Getting Around With a Camera
Cape Town isn’t really a walking city the way Edinburgh or Prague is — distances between major sites are too long, and not all walking routes are equally safe. A rental car is the most flexible option, especially for Cape Point, Kirstenbosch, and the Cape Peninsula drive. MyCiti buses cover the central corridor and Sea Point well. Uber and Bolt are widely available and inexpensive.
For Table Mountain, the cableway is the easy way up. It runs subject to wind — if the wind is over a certain threshold, it closes, sometimes for days. The Platteklip Gorge hike is the alternative, and it’s a real hike (2-3 hours up, steep, exposed). Don’t attempt it without water, sun protection, and decent shoes.
The southeaster wind in summer will shake any tripod and sandblast any lens you point into it. Either weight the tripod hard, brace it against your body, or shoot handheld with a high enough shutter speed.
Light and Weather by Season
Autumn (March-May) is the photographer’s sweet spot. Wind drops, light softens, the summer crowds leave, and clear days outnumber wet ones. The vineyards of the Winelands hour east turn gold.
Winter (June-August) is the wet season — Cape Town gets Mediterranean winters with real rain. Storms produce some of the most dramatic skies you’ll see anywhere, and clearing-storm light over the mountain is unmatched. The cableway is more reliable in winter than summer because there’s less wind.
Spring (September-November) brings the wildflowers. Kirstenbosch is at its peak. The light is gentle, the weather is mostly clear, and tourist numbers are still building.
Summer (December-February) is hot, bright, and windy. Sunrise is early (around 5:30am) and sunset stretches past 8pm. The Cape Town tourist season is at its peak and accommodation is expensive. Beach photography is at its best; mountain photography is at its most weather-dependent.
Permits, Tripods, and Etiquette
For personal photography in public spaces — streets, beaches, viewpoints, the V&A Waterfront — no permit is needed. Tripods are generally fine.

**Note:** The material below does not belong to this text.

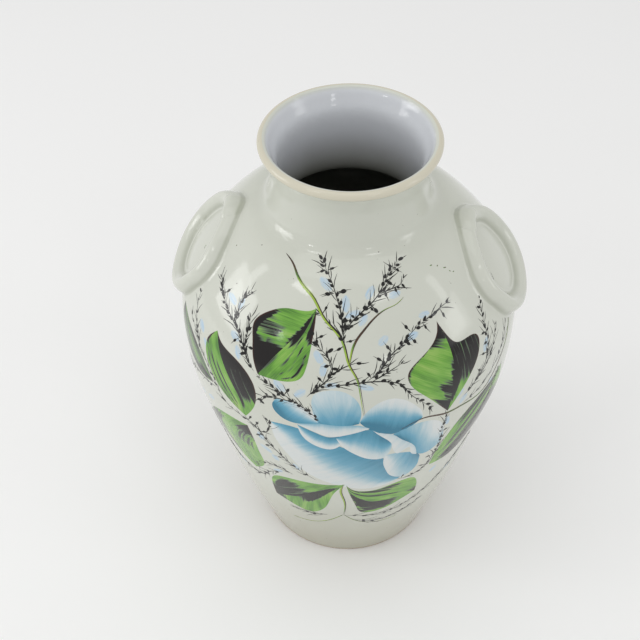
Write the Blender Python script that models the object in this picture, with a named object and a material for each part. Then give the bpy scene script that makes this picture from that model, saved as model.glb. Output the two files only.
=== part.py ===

Kirstenbosch, Table Mountain National Park, and the Cape Point reserve all allow personal photography with a normal entry fee. Commercial photography in any of these requires a separate permit application — start that process well in advance if you need it.
Bo-Kaap is a living neighborhood with deep cultural and political history. Photograph the architecture and streetscapes; treat residents as residents, not subjects. Ask before close-ups. A respectful approach is universal but it matters more here because of how heavily the area has been photographed.
For safety: don’t take expensive gear out alone after dark in unfamiliar areas. Stick to populated, lit zones. Don’t leave bags visible in parked cars. These are the same precautions you’d take in any major city, but Cape Town’s contrasts mean a tourist with a camera is more visible.
Final Frame
The Cape Town photograph I’ll never delete is from a winter evening on Signal Hill when a storm was clearing west to east. The Atlantic was lit silver, Lion’s Head was in shadow, Table Mountain had a single shaft of gold across its face, and the whole sky was rolling cloud in three different shades of blue. I shot 40 frames in 8 minutes and one of them was the photograph. f/11, 1/60s, ISO 200, polarizer, handheld because the wind was too strong for a tripod.
If you come here expecting clean blue skies and easy compositions, you’ll get them and they’ll be fine. If you come expecting the weather and the mountain to push you around and you stay out anyway, you’ll get the photograph that other people don’t.